Enter the niece of Sherlock Holmes and the sister of Bram Stoker!  There are many things I enjoyed about this book.  The steampunk elements were perfectly blended, as was the attention to many historical and other finer details.  As someone who struggles with romantic tension, there were parts of the subplots with the love interests that worked for me.

Most unfortunately, I cannot understand why the main characters — two strong, independent, and intelligent young women (yay!) HATED EACH OTHER.  Thrown together to solve a mystery, these ladies categorically are equal parts annoyed, irritated and spiteful of each other FOR REASONS I CANNOT UNDERSTAND.  Certainly, they were brought up in different circumstances, and yes, you don’t have to be friends with someone you just meet, however (and this is my biggest regret with the author’s choice), when our two protagonists constantly rip each other apart, how are we supposed to like them?  With strange immaturity, I couldn’t fathom why they couldn’t just get along.  Their friction and resentment doesn’t do a lot to serve the storyline and as previously mentioned, why would you want to tear down your characters in front of your readers?  Aren’t you supposed to like the leads in a story?

Also, of course people have accents, especially in this time period.  However, Pix’s Cockney is so over the top, my irritation level shot up whenever I had to decipher what the hell he was trying to say.

Clockwork Scarab

So, I’m stuck.  I love the steampunk details and action, but really question why the author decided that these two could never get along.  Luckily, they are not fighting over some young man (feminism!), but it is only in the most begrudging of moments they are forced to (sort of) work together.

unsure gif

I will probably read the next book in the series — not because of the characters, but because of the background elements.

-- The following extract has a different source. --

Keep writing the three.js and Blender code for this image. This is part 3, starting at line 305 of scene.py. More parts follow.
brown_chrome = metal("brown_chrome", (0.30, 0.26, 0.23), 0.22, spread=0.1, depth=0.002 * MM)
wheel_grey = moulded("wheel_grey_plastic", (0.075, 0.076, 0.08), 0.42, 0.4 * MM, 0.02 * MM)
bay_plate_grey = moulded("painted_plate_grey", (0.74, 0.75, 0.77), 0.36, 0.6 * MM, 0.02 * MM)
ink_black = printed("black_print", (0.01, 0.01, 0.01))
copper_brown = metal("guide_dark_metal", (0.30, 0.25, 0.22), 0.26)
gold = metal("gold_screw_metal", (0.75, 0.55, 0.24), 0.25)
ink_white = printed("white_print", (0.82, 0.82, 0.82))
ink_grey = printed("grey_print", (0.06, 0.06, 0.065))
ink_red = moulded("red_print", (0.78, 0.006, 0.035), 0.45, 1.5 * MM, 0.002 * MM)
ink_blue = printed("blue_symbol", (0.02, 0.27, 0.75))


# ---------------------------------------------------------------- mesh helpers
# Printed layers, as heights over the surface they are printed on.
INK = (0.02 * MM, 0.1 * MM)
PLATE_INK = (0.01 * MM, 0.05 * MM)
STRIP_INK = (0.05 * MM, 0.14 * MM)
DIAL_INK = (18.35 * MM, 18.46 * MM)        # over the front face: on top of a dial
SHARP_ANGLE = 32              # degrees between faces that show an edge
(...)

Have you read the book?  What are your thoughts?

Book Review: Grave Mercy

Y’all, I wanted to like this book sooooooooooooo much. I’ll give you two words: assassin nuns.  Right?!  Also, it came highly recommended by one of my favorite authors.  How much more could I want in a YA novel?  Okay, before I devolve into negatives, let me highlight the positives.  As someone who is attempting a bit of historical fiction, I can say that Ms. LaFevers seamlessly covered many of the details unique to Middle Ages Europe — setting, clothing, ambiance.  Unfortunately, modern language and dialogue crept in quite a bit.  For example, with The Queen, everyone has to address my character with the correct title (you can’t believe how many times I have to write ‘your majesty’).  On more than one occasion in Grave Mercy there were a few jarring instances that took me straight out of the fictional world.

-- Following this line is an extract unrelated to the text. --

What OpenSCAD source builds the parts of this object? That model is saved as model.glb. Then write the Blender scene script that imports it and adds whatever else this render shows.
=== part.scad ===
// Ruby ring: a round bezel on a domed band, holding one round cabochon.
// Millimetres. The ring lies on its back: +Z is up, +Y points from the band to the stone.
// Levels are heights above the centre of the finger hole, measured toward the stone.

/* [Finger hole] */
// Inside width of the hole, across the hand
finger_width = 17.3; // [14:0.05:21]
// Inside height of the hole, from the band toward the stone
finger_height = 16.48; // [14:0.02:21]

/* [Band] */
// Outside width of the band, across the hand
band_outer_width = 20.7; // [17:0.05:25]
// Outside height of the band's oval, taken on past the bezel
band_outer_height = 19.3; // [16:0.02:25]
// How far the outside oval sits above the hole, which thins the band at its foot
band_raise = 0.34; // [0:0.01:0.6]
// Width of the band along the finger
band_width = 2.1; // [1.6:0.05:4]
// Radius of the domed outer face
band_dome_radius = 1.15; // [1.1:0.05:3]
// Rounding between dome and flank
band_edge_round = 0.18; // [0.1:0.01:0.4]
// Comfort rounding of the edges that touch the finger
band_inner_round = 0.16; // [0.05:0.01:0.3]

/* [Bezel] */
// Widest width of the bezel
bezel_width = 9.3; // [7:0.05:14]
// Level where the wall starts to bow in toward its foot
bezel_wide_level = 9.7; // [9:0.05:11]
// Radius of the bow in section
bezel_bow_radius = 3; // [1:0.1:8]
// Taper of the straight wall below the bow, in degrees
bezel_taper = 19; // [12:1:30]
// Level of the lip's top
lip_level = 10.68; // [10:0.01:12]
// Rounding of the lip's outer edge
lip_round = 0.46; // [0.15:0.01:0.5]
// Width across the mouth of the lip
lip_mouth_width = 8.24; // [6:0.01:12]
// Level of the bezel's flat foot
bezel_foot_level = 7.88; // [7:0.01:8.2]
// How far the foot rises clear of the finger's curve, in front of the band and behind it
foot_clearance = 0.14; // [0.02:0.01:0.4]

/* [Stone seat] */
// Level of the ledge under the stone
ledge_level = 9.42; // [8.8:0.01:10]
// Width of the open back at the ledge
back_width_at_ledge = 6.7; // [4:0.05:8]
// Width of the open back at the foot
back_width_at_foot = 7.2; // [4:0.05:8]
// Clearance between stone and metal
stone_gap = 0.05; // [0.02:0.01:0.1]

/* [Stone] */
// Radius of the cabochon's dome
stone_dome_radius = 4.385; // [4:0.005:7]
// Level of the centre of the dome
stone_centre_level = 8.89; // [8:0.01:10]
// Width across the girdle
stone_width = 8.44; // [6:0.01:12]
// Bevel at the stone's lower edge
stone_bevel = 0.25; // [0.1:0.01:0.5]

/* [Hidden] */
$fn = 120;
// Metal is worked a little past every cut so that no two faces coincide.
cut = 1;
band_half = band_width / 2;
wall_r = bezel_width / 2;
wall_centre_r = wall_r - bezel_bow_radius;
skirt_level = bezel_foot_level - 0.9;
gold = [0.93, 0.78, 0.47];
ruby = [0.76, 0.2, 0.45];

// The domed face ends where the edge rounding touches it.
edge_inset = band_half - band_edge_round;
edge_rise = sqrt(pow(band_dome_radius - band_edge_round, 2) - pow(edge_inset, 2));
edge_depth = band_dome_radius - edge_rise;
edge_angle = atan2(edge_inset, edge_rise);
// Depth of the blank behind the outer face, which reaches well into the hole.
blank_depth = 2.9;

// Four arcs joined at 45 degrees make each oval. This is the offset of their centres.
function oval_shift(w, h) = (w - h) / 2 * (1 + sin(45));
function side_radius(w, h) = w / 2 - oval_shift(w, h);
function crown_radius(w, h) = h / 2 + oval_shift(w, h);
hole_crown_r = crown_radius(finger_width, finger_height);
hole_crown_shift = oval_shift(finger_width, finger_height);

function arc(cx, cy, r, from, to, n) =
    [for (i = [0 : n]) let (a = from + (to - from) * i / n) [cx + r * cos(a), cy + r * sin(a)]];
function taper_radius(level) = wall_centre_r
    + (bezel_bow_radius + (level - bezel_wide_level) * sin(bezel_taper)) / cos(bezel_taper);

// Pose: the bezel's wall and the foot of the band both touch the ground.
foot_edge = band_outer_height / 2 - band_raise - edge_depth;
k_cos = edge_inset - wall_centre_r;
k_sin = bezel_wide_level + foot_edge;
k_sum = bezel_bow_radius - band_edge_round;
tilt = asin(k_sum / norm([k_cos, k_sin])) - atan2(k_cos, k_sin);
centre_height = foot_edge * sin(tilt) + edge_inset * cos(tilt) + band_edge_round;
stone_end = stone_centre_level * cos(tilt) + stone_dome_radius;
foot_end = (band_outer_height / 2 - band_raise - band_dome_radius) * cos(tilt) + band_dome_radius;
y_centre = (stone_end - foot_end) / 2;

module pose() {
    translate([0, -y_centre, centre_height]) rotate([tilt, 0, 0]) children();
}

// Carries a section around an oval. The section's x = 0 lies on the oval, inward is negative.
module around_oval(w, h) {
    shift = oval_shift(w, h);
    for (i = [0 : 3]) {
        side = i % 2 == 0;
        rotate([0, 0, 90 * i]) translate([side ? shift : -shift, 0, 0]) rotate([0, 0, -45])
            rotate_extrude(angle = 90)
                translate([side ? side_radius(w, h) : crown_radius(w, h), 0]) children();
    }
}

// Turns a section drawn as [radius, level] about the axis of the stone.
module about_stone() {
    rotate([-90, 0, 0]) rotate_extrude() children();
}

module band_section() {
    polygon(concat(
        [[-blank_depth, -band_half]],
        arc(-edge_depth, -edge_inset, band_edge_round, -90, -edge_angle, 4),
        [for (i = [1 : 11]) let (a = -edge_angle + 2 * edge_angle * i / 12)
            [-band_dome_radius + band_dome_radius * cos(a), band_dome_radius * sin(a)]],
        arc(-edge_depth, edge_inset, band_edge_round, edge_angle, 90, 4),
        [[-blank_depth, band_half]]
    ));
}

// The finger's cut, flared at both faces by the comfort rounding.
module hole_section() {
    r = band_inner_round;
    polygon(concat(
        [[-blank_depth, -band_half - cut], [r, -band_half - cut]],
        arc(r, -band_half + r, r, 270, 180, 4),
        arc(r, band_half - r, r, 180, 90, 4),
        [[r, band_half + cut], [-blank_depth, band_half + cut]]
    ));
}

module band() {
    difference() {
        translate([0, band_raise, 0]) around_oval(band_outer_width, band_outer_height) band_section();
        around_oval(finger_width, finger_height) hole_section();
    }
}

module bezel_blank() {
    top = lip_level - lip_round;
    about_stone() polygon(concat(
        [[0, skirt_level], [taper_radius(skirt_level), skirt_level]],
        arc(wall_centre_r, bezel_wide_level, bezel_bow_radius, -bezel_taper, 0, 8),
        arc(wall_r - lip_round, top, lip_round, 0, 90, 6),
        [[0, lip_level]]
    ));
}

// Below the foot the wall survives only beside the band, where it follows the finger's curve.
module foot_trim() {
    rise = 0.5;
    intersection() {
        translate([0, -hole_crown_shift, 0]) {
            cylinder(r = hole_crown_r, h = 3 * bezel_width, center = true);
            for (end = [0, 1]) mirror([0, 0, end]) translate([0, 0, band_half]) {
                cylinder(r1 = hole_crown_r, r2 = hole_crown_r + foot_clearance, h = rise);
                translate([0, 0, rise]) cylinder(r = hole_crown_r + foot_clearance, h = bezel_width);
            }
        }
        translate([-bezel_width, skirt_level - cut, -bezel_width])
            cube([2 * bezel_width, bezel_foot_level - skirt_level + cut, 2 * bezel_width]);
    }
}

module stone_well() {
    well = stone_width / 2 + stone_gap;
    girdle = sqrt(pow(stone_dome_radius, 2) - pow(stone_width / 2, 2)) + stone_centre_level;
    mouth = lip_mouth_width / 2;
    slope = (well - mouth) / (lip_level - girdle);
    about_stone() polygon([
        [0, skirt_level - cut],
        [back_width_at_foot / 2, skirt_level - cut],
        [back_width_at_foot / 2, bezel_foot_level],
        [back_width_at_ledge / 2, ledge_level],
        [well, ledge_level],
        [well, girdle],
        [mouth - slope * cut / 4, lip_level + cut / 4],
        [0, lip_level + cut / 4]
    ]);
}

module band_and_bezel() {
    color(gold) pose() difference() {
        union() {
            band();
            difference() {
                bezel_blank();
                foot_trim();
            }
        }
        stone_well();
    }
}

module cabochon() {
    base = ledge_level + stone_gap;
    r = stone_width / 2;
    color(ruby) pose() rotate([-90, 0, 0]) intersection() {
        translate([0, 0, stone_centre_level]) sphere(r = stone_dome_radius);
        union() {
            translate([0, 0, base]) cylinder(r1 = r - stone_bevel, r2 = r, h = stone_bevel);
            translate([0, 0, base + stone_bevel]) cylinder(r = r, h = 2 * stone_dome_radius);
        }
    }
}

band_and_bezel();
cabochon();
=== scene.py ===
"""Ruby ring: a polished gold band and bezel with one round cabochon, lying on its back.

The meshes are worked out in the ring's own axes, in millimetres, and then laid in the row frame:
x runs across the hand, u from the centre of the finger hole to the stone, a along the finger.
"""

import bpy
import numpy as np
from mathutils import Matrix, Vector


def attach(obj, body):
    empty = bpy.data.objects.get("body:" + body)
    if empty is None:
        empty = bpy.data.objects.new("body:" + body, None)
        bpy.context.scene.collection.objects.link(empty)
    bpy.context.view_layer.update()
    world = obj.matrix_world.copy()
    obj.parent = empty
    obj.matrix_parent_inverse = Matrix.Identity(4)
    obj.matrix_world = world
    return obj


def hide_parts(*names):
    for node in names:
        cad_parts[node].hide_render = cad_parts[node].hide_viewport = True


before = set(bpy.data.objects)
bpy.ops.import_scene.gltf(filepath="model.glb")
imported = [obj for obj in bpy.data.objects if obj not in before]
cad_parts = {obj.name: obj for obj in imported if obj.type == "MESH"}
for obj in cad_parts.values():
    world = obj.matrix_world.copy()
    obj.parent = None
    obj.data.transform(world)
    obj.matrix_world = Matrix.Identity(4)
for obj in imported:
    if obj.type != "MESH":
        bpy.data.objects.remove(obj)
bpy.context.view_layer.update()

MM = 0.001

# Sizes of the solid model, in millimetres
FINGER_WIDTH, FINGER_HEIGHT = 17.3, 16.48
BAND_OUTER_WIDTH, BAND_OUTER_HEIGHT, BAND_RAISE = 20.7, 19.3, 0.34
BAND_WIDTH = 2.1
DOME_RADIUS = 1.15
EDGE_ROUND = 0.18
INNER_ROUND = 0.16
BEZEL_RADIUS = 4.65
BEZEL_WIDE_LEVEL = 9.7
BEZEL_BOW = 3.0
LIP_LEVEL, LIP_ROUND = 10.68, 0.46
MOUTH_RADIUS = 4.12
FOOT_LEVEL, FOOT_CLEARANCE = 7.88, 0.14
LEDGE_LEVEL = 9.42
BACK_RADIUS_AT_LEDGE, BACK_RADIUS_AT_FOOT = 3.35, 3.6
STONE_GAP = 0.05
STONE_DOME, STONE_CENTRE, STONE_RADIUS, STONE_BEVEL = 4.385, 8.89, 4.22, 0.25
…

Other good stuff?  I did think the use of the supernatural was well done.  I loved the idea of Death as a character and thought the entire concept was nicely incorporated and ‘realistic’ within the world of the novel.

There were a lot of ‘real’ (and obviously well researched) characters in use here — a debate I am currently up against.  Certainly, I am working within a time frame where there were many memorable personalities in Europe, many who had a significant impact on one another.  However, as much as I want my action to ring true, I don’t want to get bogged down with politics…i.e. my story is one of a young woman’s quest to understand herself, protect her country, and act as a monarch of the most powerful country in the world — a future she could have never predicted for herself.

In Grave Mercy, I thought there were entirely too many characters running around.  The beginning of the book opens with a three page (or more) cast list — something I found very off putting.  Look, having a diverse supporting cast can add a lot, but when I couldn’t begin to keep all the names and intrigues straight, I lost interest.  Even with all the betrayals and lack of trust, the ‘surprise’ baddie really wasn’t that much of a shock.  More than anything, I found the amount of characters overwhelmed the main story line.

I’m not sure if I’ve been completely spoiled by Sarah Maas, but I was bored by the action and couldn’t find myself cheering for Ismae, Duval or the duchess.  I knew their story would be (more or less) happily resolved and thought it took about 100 pages too long to get there.

9565548As the first book in a trilogy, I can honestly say I am not interested in seeing what happens next and this book was very close to ending up as DNF.



Book Review: The Bookseller

I spotted this one as a result of a sale (through one of the many e-book newsletters I receive daily) and the general idea is close to a manuscript I hope to start at some point this year (current working title, A.U.).  As a first foray into my ‘research reading’ on the topic, I didn’t have a lot of expectations.

Spoilers below!

I feel like The Bookseller belongs among my reads for The Year of Pleasures and The Unexpected Waltz (that is, I am about 20 years younger than the intended demographic).  As the book has been out awhile, I’m going to get into some of the more specific parts of the story – you have been warned!

By definition, any time travel or alternate universe type story is big concept.  That is, in a non-linear story line or following a set of events that takes place outside of known reality, you’re going to need to get the audience on board.  I believe Ms. Swanson was able to accomplish this.  Unfortunately, with the ending revealing that our protagonist Kitty was hallucinating her entire ‘real life’ (or at least the one we were introduced to) I felt…disappointed.  While the technique was a good way to resolve the two story lines, I actually was rooting for what ended up being her dream life.  Additionally, I’m not sure I really enjoyed that the creation of the alternate universe was due to the horrific event in Kitty’s life (to be more blunt, that she has a fairly serious psychotic break).

Major mental issues aside, there were a number of things the book did well – the introduction of two separate and distinct realities.  A decent set of characters, if a kind of vanilla protagonist.  A relatively quick read.  Unfortunately, I also found the writing very simplistic and the inclusion of a severely autistic son to not have any real impact on the plot (not to mention the main character’s initial horrified response to him).  In the end, I wasn’t really rooting for anyone — I just wanted things resolved.

Not for me, and this isn’t even that great a cover.

What are your thoughts?  Have you read a good alternate time line novel?  Recommendations please!